**Task instructions**
Below are some records. Reproduce them exactly from their first line through the line with "return block", inclusive.

[Saved entries]
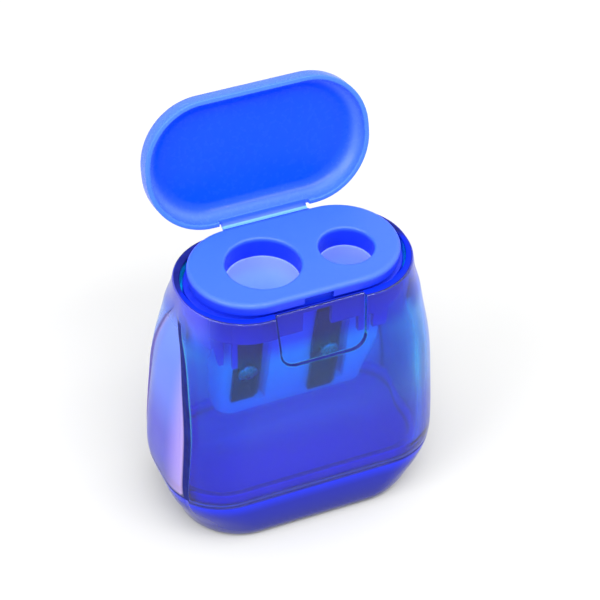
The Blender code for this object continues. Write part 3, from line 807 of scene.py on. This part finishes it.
def make_block():
    changes = []
    for name, (x, y, radius) in HOLES.items():
        bore = radius - BORE_UNDERSIZE
        profile = [(CONE_TIP_R, BLOCK_Z[0] - BEYOND), (CONE_TIP_R, CONE_TIP_Z), (bore, CONE_TOP_Z)]
        profile.append((bore, BLOCK_Z[1] + BEYOND))
        changes.append(("DIFFERENCE", turned(name + "_cone", profile, x, y)))
    for name, blade in BLADES.items():
        edge = blade["x"][1]
        low, high = (edge, -OUTSIDE, SLOT_Z[0]), (edge + SLOT_WIDTH, HOLES[name][1], SLOT_Z[1])
        changes.append(("DIFFERENCE", box(name + "_slot", low, high)))
        hole = turned(name + "_tapped", [(SCREW_HOLE_R, -SCREW_DEPTH), (SCREW_HOLE_R, 2.0)], segments=32)
        changes.append(("DIFFERENCE", placed(hole, *blade["screw"])))
    edge = rounding(BLOCK_ROUND, 4)
    rings = [shrunk(block_ring(BLOCK_Z[0] + short), drawn) for drawn, short in edge[::-1]]
    rings += [block_ring(z) for z in spaced(BLOCK_Z[0] + 1, BLOCK_TOP_Z - 1, 12)]
    rings += [shrunk(block_ring(BLOCK_TOP_Z - short), drawn) for drawn, short in edge]
    block = settle(loft("block_casting", rings), *changes)
    block.data.set_sharp_from_angle(angle=math.radians(30))
    return block


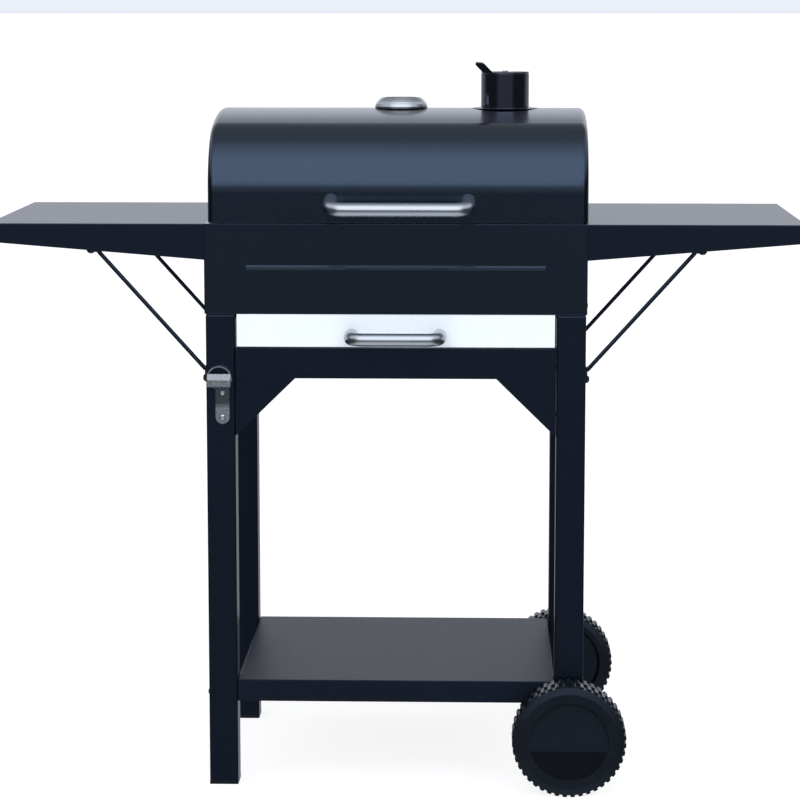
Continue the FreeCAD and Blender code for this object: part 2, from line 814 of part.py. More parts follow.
def thermometer():
    centre = (d.gauge_x, 0, d.lid_crown)
    case = [
        (0, -40),
        (3, -38),
        (3, -12),
        (8, -12),
        (8, -6),
        (3, -6),
        (3, 0.1),
        (34.5, 0.1),
        (34.5, 9.2),
        (33.5, 9.2),
        (33.5, 1.6),
        (0, 1.6),
    ]
    node(revolve(case, centre), "thermometer_case")
    rim = d.gauge_radius
    bezel = [
        (34.7, 0.2),
        (rim, 0.2),
        (rim + 0.3, 2.8),
        (rim - 1.0, 6.4),
        (rim - 3.6, 10.2),
        (rim - 7.0, 13.6),
        (rim - 9.6, 15.6),
        (rim - 11.4, 16.0),
        (rim - 12.4, 15.2),
        (rim - 12.4, 14.0),
        (rim - 9.5, 13.4),
        (34.7, 9.6),
    ]
    node(revolve(bezel, centre), "thermometer_bezel")
    node(revolve([(1.2, 4), (33, 4), (33, 4.8), (1.2, 4.8)], centre), "thermometer_dial")
    node(revolve([(0, 11.7), (28.6, 11.7), (28.6, 13.3), (0, 13.3)], centre), "thermometer_lens")


def thermometer_needle():
    """A thin pointer on a small hub, turned by the coil in the stem."""
    hub_low = d.lid_crown + 6.0
    hub = cylinder(3.2, 2.2, (d.gauge_x, 0, hub_low))
    post = cylinder(0.9, 3.6, (d.gauge_x, 0, hub_low - 3.4))
    arm = doc.addObject("Part::Feature", "Arm")
    outline = [Vector(-8, -1.3, 0), Vector(24, -0.5, 0), Vector(24, 0.5, 0), Vector(-8, 1.3, 0)]
    blade = Part.Face(Part.makePolygon(outline + [outline[0]])).extrude(Vector(0, 0, 0.8))
    arm.Shape = blade
    arm.Placement = FreeCAD.Placement(
        Vector(d.gauge_x.value, 0, hub_low.value + 0.6), Rotation(Vector(0, 0, 1), 225)
    )
    return node(fuse([hub, post, arm]), "thermometer_needle")


# ---------------------------------------------------------------- drawer


def drawer_front():
    """The bright front plate with returned edges."""
    half = d.drawer_wide / 2
    wall = d.drawer_wall
    body = new_body()
    outer = [rectangle((-half, half), (d.drawer_low, d.drawer_high))]
    hollow = [rectangle((-(half - wall), half - wall), (d.drawer_low + wall, d.drawer_high - wall))]
    pad(body, "XZ_Plane", leg_face - d.drawer_return, outer, d.drawer_return)
    pocket(body, "XZ_Plane", leg_face - wall, hollow, d.drawer_return)
    holes = []
    for x in (-64.5, 64.5):
        holes.append(cylinder(2.8, 10, (x, -leg_face + 5, 676.5), "y", -1))
    return node(cut(body, holes), "drawer_front")


def ash_pan():
    """The open pan behind the drawer front."""
    half = d.pan_wide / 2
    front = -(leg_face - d.drawer_wall)
    wall = d.drawer_wall
    body = new_body()
    outer = [rectangle((-half, half), (front, d.pan_back))]
    hollow = [rectangle((-(half - wall), half - wall), (front + wall, d.pan_back - wall))]
    pad(body, "XY_Plane", d.pan_low, outer, d.pan_high - d.pan_low)
    pocket(body, "XY_Plane", d.pan_high + 1, hollow, d.pan_high - d.pan_low - wall + 1)
    holes = []
    for x in (-64.5, 64.5):
        holes.append(cylinder(2.8, 10, (x, -leg_face + 6, 676.5), "y", -1))
    return node(cut(body, holes), "ash_pan")


# ---------------------------------------------------------------- side tables


def table_outline(x_side, inset):
    root = d.box_wide / 2 + inset
    tip = d.table_reach - inset
    return [
        (root * x_side, d.table_top - d.table_root_drop + inset),
        (tip * x_side, d.table_top - d.table_tip_drop + inset),
        (tip * x_side, d.table_top - inset),
        (root * x_side, d.table_top - inset),
    ]


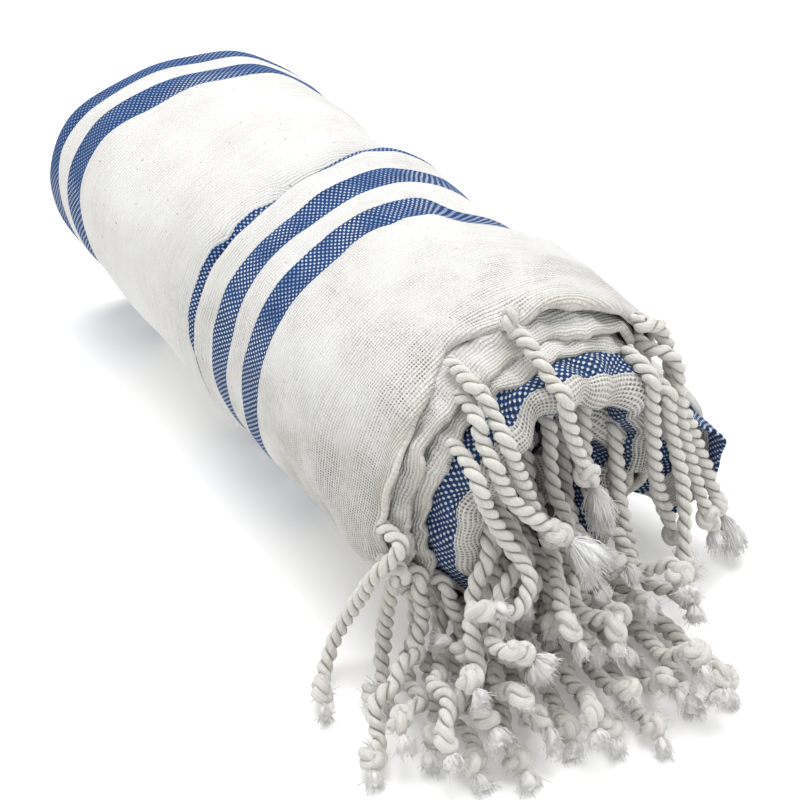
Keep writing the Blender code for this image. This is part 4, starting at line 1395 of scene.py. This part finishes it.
def lay_cord(strands, route, draw):
    """The two-ply cord from its root to its knot."""
    points, run = smooth_route(route, TWIST_LENGTH / RINGS_A_TURN)
    keep = run <= run[-1] - CORD_END
    points, run = points[keep], run[keep]
    rate = 1.0 + 0.07 * np.sin(run * 2.0 * math.pi / 0.034 + any_phase(draw)) * draw.random()
    twist = -np.cumsum(rate) / RINGS_A_TURN + draw.random()
    size = 1.0 + 0.05 * np.sin(run * 2.0 * math.pi / (0.015 + 0.02 * draw.random()) + any_phase(draw))
    size *= 1.0 - 0.12 * np.exp(-run / 0.004)
    size *= 0.97 + 0.07 * draw.random()
    uneven = 0.06 * (draw.random() - 0.5)
    # The section is two round plies side by side, with a sharp groove where they meet; its mask also paints
    # shade into the groove.
    places = np.array([half + place for half in (0, 180) for place in PLY_PLACES] + [360]) / 360.0
    angle = places[None, :] * 2.0 * math.pi
    across_ply = np.abs(np.sin(angle))
    radius = PLY_OFFSET * np.abs(np.cos(angle)) + np.sqrt(PLY_RADIUS ** 2 - (PLY_OFFSET * across_ply) ** 2)
    groove = across_ply ** 40
    radius = (radius - PLY_GROOVE * groove) * (1.0 + uneven * np.cos(angle))
    turned = angle + twist[:, None] * 2.0 * math.pi
    made = tube(points, *crosswise(headings(points)), turned, radius * size[:, None])
    strands.grid(made[:, :-1], places[None, :] + twist[:, None], run[:, None], CORD_LOOK, groove[:, :-1])


def lay_knot(strands, middle, heading, draw, scale):
    """An overhand knot drawn up tight: a trefoil whose passes press into one another."""
    basis = unit(np.cross(heading, draw.normal(size=3)))
    third = np.cross(heading, basis)
    at = np.linspace(0.0, 2.0 * math.pi, KNOT_POINTS, endpoint=False)
    ring = KNOT_RING + KNOT_LOBES * np.cos(3.0 * at)
    places = (ring * np.cos(2.0 * at) * KNOT_STRETCH, ring * np.sin(2.0 * at), KNOT_RISE * np.sin(3.0 * at))
    local = np.stack(places, axis=1) * scale * (1.0 + 0.10 * (draw.random(3) - 0.5))
    points = middle + local[:, :1] * heading + local[:, 1:2] * basis + local[:, 2:] * third
    along = headings(points, True)
    side, lift = crosswise(along)
    plump = 1.0 + 0.10 * np.sin(3.0 * at + any_phase(draw))
    # The frame has turned by the time it comes back to its start; the difference is spread over the ring.
    last = unit(side[-1] - along[0] * side[-1].dot(along[0]))
    slip = math.atan2(np.dot(last, lift[0]), np.dot(last, side[0]))
    round_places = np.arange(KNOT_SIDES + 1) / KNOT_SIDES
    angle = round_places[None, :] * 2.0 * math.pi
    turned = angle - (at / (2.0 * math.pi) * slip)[:, None]
    ridge = 1.0 + 0.07 * np.cos(angle * 4.0 + at[:, None] * 3.0)
    made = tube(points, side, lift, turned, KNOT_TUBE * scale * plump[:, None] * ridge)
    made = np.concatenate((made, made[:1]))
    length = np.append(at, 2.0 * math.pi) * KNOT_YARN
    strands.grid(made[:, :-1], round_places, length[:, None], CORD_LOOK, capped=False)


class Tuft:
    """Loose yarn past the knot: a soft brush cut about level, with single fibres standing off it."""

    def __init__(self, start, heading, length, spread, draw):
        self.start = start
        self.heading = heading
        self.length = length
        self.spread = spread
        basis = unit(level_side(heading))
        third = np.cross(heading, basis)
        roll = draw.random() * math.pi
        self.wide = basis * math.cos(roll) + third * math.sin(roll)
        self.thin = np.cross(heading, self.wide) * (0.50 + 0.3 * draw.random())
        self.lean = (self.wide * (draw.random() - 0.5) + self.thin * (draw.random() - 0.5)) * 0.5

    def axis(self, steps, long):
        """Points along the brush's own middle line."""
        made = self.start + self.heading * (long * steps)[:, None]
        made = made + self.lean * (long * steps ** 1.6)[:, None]
        made[:, 2] -= DROOP * steps ** 2
        return made

    def lay_body(self, strands, draw):
        """The body: ridges of yarn that spread towards the cut."""
        steps, opening = np.array(TUFT_BODY).T
        angle = np.arange(BODY_SIDES) * 2.0 * math.pi / BODY_SIDES
        ridges = 1.0 + 0.10 * np.sin(angle * 3.0 + any_phase(draw))
        ridges = ridges + 0.08 * np.sin(angle * 7.0 + any_phase(draw))
        cut = 1.0 + 0.06 * np.sin(angle * 2.0 + any_phase(draw)) + 0.05 * draw.normal(size=BODY_SIDES)
        reach = (0.0013 + self.spread * 0.74 * steps ** 0.8)[:, None] * (opening * 0.5 + 0.5)[:, None]
        reach = reach * (1.0 + (ridges - 1.0)[None, :] * np.minimum(steps * 2.0, 1.0)[:, None])
        reach[-1] *= 0.45
        ring = self.wide * np.cos(angle)[:, None] + self.thin * np.sin(angle)[:, None]
        body = self.axis(steps * BODY_SHARE, self.length)[:, None, :] + ring[None] * reach[..., None]
        uneven_cut = self.length * BODY_SHARE * (steps ** 3)[:, None] * (cut - 1.0)[None, :]
        body += self.heading * uneven_cut[..., None]
        body[..., 2] = np.maximum(body[..., 2], 0.0002)
        u = np.arange(BODY_SIDES + 1) * 0.9
        strands.grid(body, u, (steps * self.length * YARN_DETAIL)[:, None], YARN_LOOK)

    def lay_fibres(self, strands, count, draw):
        steps = np.linspace(0.0, 1.0, 4 if self.length > LONG_TUFT else 3)
        for _ in range(count):
            away_share = 0.70 + 0.40 * draw.random()
            angle = draw.random() * 2.0 * math.pi
            away = (self.wide * math.cos(angle) + self.thin * math.sin(angle)) * away_share
            long = self.length * (0.72 + 0.34 * draw.random())
            curl = draw.normal(size=3) * 0.0013
            path = self.axis(steps, long) + away * (0.0012 + self.spread * steps ** 0.8)[:, None]
            path = path + curl * (np.sin(steps * math.pi * (0.8 + draw.random())) * steps)[:, None]
            thickness = (0.00013 + 0.00009 * draw.random()) * (1.0 - 0.45 * steps)
            u = draw.random() * 9.0 + np.arange(FIBRE_SIDES + 1) * 0.2
            strands.fibre(path, thickness, u, (steps * long * YARN_DETAIL)[:, None], YARN_LOOK)


def lay_fuzz(strands, middle, draw, count):
    """Short fibres that stand off a knot."""
    steps = np.linspace(0.0, 1.0, 4)
    for _ in range(count):
        away = draw.normal(size=3)
        away /= np.linalg.norm(away)
        bend = np.cross(away, draw.normal(size=3)) * 0.0016
        path = middle + away * (0.0030 + 0.0023 * steps)[:, None] + bend * (steps ** 2)[:, None]
        strands.fibre(path, 0.00011 * (1.0 - 0.5 * steps), draw.random() * 9.0, steps[:, None], CORD_LOOK)


def dressed_route(number, hem, column, route):
    """A cord's route led out of the dressed hem, and the direction out of the roll at its root."""
    if (number, column) in CUT_SHORT:
        route = route[:-CUT_SHORT[number, column]]
    # The cord starts inside the hem that it was spun from.
    start = route[0] + np.array((0.0, ROOT_RUN, 0.0))
    outward = unit(start - np.array((CENTRE_X, start[1], CENTRE_Z)))
    route = np.concatenate(((start + outward * ROOT_LIFT,), route))
    run = running(step_lengths(route))
    # Near its root it goes with the shoulder, with its hem's line and with its own place on the hem.
    turn = cord_turn(hem, column)
    angle = math.radians(float(angle_of(turn)))
    away = np.array((math.cos(angle), 0.0, math.sin(angle)))
    beside = np.array((-math.sin(angle), 0.0, math.cos(angle)))
    out = float(shoulder(turn, PACK * turn, 0.0))
    shift = math.radians(ROOT_MOVES.get((number, column), 0.0)) * (HALF_WIDTH - PACK * turn)
    hem_back = float(value_at(FRONT_HEM, "back", angle_of(turn))) if number == 0 else 0.0
    route = route + away * (out * np.exp(-run / SHOULDER_EASE))[:, None]
    route = route + beside * (shift * bell(run, 0.0, MOVE_EASE))[:, None]
    route[:, 1] += hem_back * np.exp(-run / HEM_EASE)
    return route, away


def lay_whole_cord(strands, place, route, away, draw):
    """A cord with its knot and its brush, and the second knot where it has one."""
    lay_cord(strands, route, draw)
    points, run = smooth_route(route, 0.0005)
    along = headings(points)
    at = int(np.searchsorted(run, run[-1] - KNOT_FROM_TIP))
    lay_knot(strands, points[at], along[at], draw, 0.96 + 0.12 * draw.random())
    lay_fuzz(strands, points[at], draw, KNOT_FUZZ)
    at = int(np.searchsorted(run, run[-1] - YARN_FROM_TIP))
    full = place in FULL_TUFTS
    length = FULL_LENGTH if full else 0.0032 + 0.0028 * draw.random()
    spread = FULL_SPREAD if full else 0.0014 + 0.0012 * draw.random()
    tuft = Tuft(points[at], along[at], length, spread, draw)
    tuft.lay_body(strands, draw)
    tuft.lay_fibres(strands, FULL_FIBRES if full else TUFT_FIBRES, draw)
    if place == ROOT_KNOT:
        middle = route[1] + away * ROOT_KNOT_OUT
        lay_knot(strands, middle, away, draw, ROOT_KNOT_SIZE)
        lay_fuzz(strands, middle, draw, ROOT_KNOT_FUZZ)


def lay_fringe():
    draw = np.random.default_rng(2024)
    owners, routes = draw_cords()
    for number, hem in enumerate(HEMS):
        strands = Strands()
        for (owner, column), route in zip(owners, routes):
            if owner == number:
                dressed, away = dressed_route(number, hem, column, route)
                lay_whole_cord(strands, (number, column), dressed, away, draw)
        piece = strands.build("%s_cords" % hem.name)
        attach(piece, "root")
        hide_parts(hem.name)


lay_fringe()
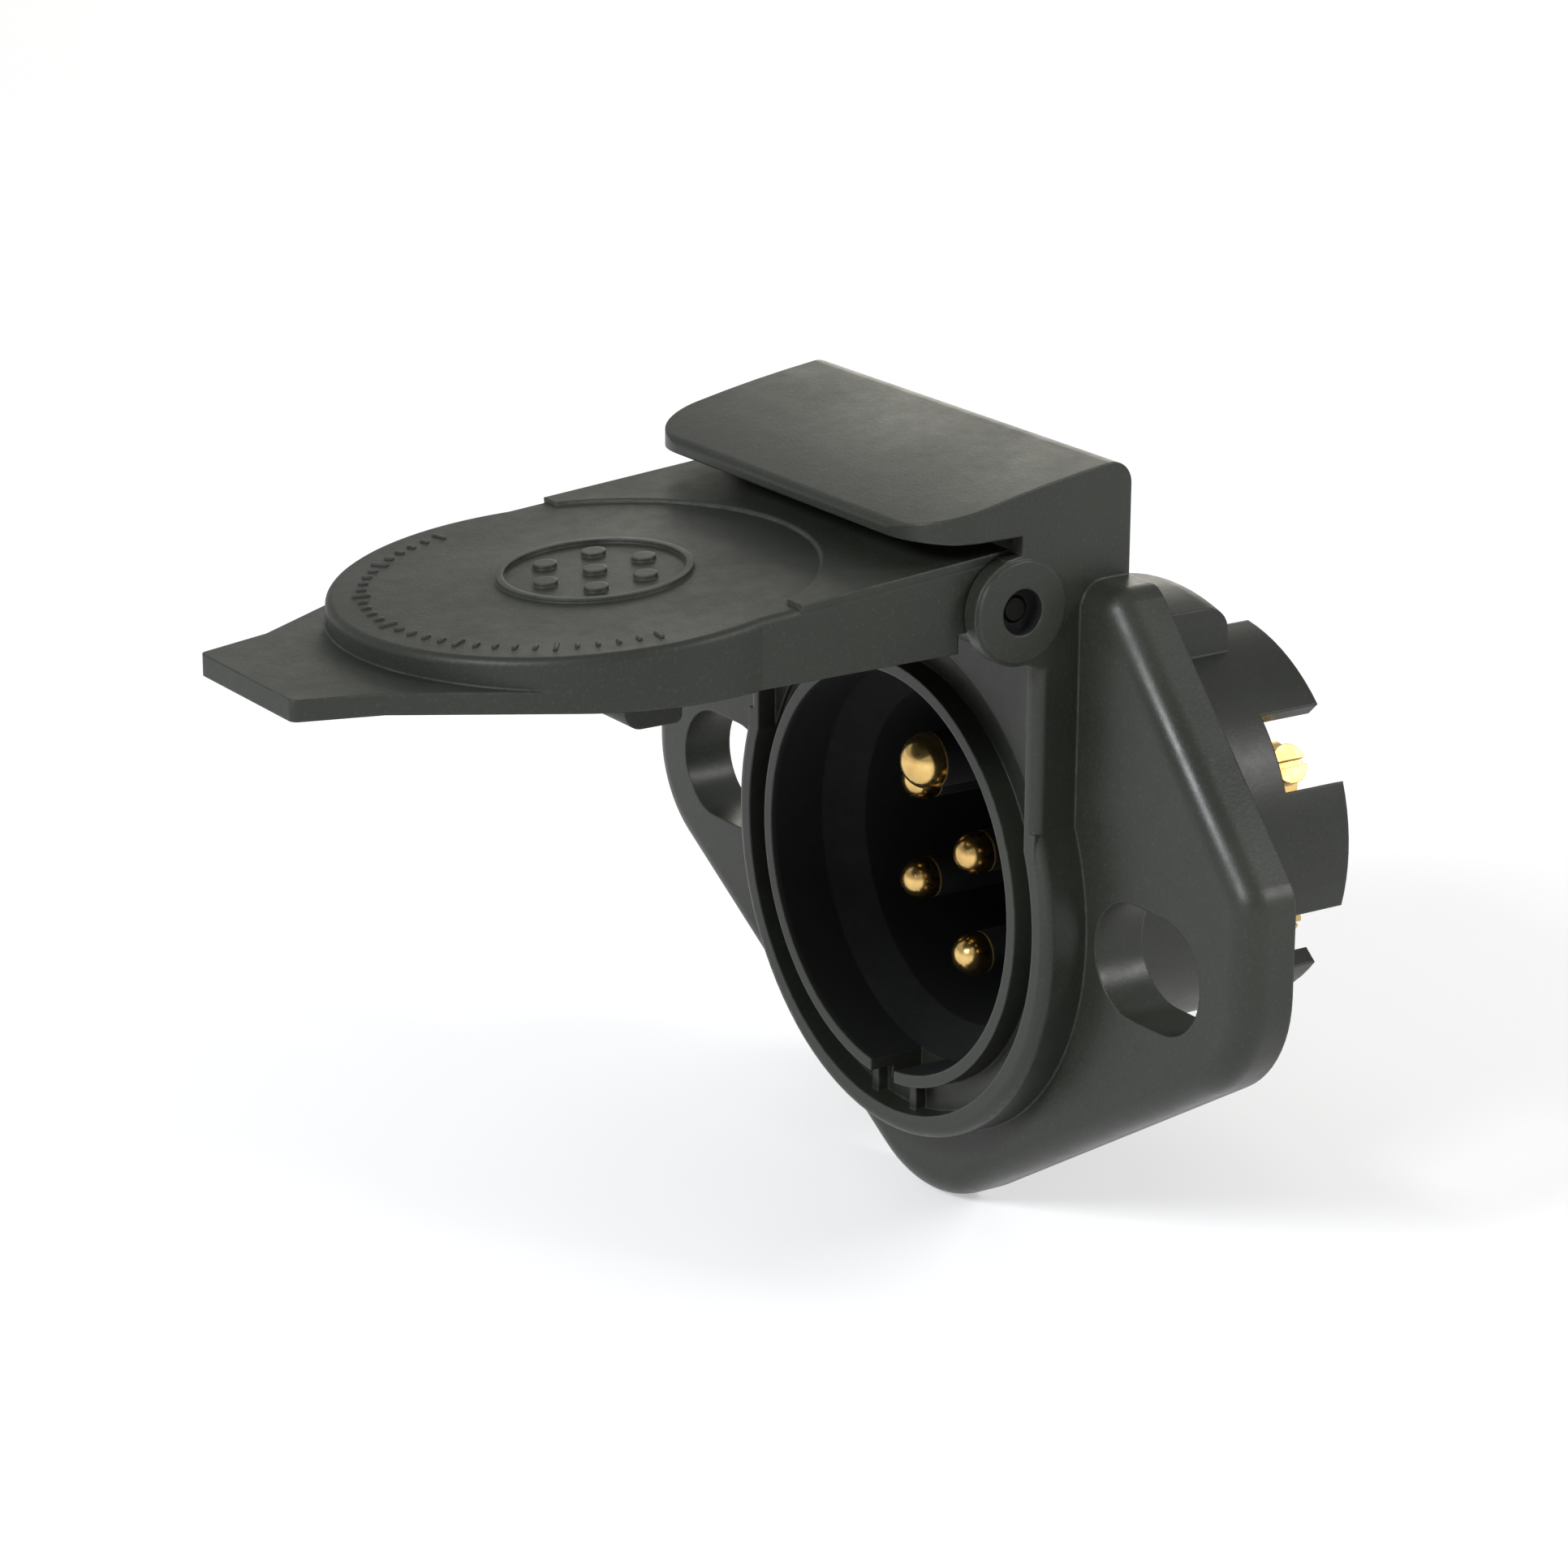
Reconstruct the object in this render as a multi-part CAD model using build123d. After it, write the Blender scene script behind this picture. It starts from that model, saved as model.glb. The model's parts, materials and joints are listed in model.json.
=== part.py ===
from build123d import *
from math import acos, atan2, cos, degrees, pi, radians, sin, tan
import os

# Seven-pin trailer wiring socket with a hinged spring lid.
# Units are mm. X is to the right when facing the socket, +Y goes into it, +Z is up.
# The origin is on the socket's axis, in the mounting plane at the back of the flange.

# Socket bore and collar
RIM_Y = -11.6            # front rim plane
MOUTH_R = 23.0           # mouth of the bore
RIM_WALL = 1.4           # inner tube standing in the mouth
GROOVE_R = 27.6          # outer radius of the groove that the lid's skirt drops into
GROOVE_DEPTH = 3.0
CORNER_DEPTH = 2.4       # recess above the groove, between the cheeks
CORNER_Z = 31.0          # top of the collar's square upper part, under the lid's knuckles
COLLAR_R = 30.2
COLLAR_EDGE = 1.2        # rounding of the collar's outer front edge
NOSE_R = 19.4            # deep part of the bore, around the plug's nose
MOUTH_END_Y = -4.6
KEYWAY_W, KEYWAY_R = 4.6, 25.5
RIB_X, RIB_T = 3.7, 1.2

# Flange
FLANGE_T = 6.3
EAR_X = 57.2             # half width over the ears
EAR_SHOULDER_X, SHOULDER_Z = 32.8, 39.0
EAR_TOP_Z, EAR_LOW_Z = 11.8, -7.2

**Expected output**
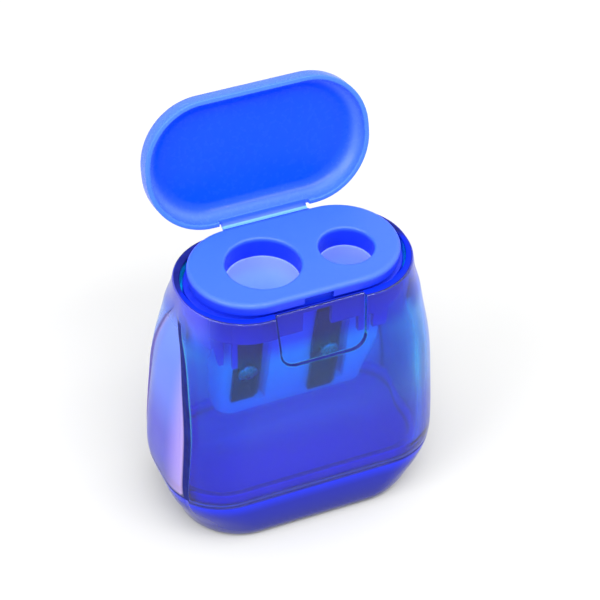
The Blender code for this object continues. Write part 3, from line 807 of scene.py on. This part finishes it.
def make_block():
    changes = []
    for name, (x, y, radius) in HOLES.items():
        bore = radius - BORE_UNDERSIZE
        profile = [(CONE_TIP_R, BLOCK_Z[0] - BEYOND), (CONE_TIP_R, CONE_TIP_Z), (bore, CONE_TOP_Z)]
        profile.append((bore, BLOCK_Z[1] + BEYOND))
        changes.append(("DIFFERENCE", turned(name + "_cone", profile, x, y)))
    for name, blade in BLADES.items():
        edge = blade["x"][1]
        low, high = (edge, -OUTSIDE, SLOT_Z[0]), (edge + SLOT_WIDTH, HOLES[name][1], SLOT_Z[1])
        changes.append(("DIFFERENCE", box(name + "_slot", low, high)))
        hole = turned(name + "_tapped", [(SCREW_HOLE_R, -SCREW_DEPTH), (SCREW_HOLE_R, 2.0)], segments=32)
        changes.append(("DIFFERENCE", placed(hole, *blade["screw"])))
    edge = rounding(BLOCK_ROUND, 4)
    rings = [shrunk(block_ring(BLOCK_Z[0] + short), drawn) for drawn, short in edge[::-1]]
    rings += [block_ring(z) for z in spaced(BLOCK_Z[0] + 1, BLOCK_TOP_Z - 1, 12)]
    rings += [shrunk(block_ring(BLOCK_TOP_Z - short), drawn) for drawn, short in edge]
    block = settle(loft("block_casting", rings), *changes)
    block.data.set_sharp_from_angle(angle=math.radians(30))
    return block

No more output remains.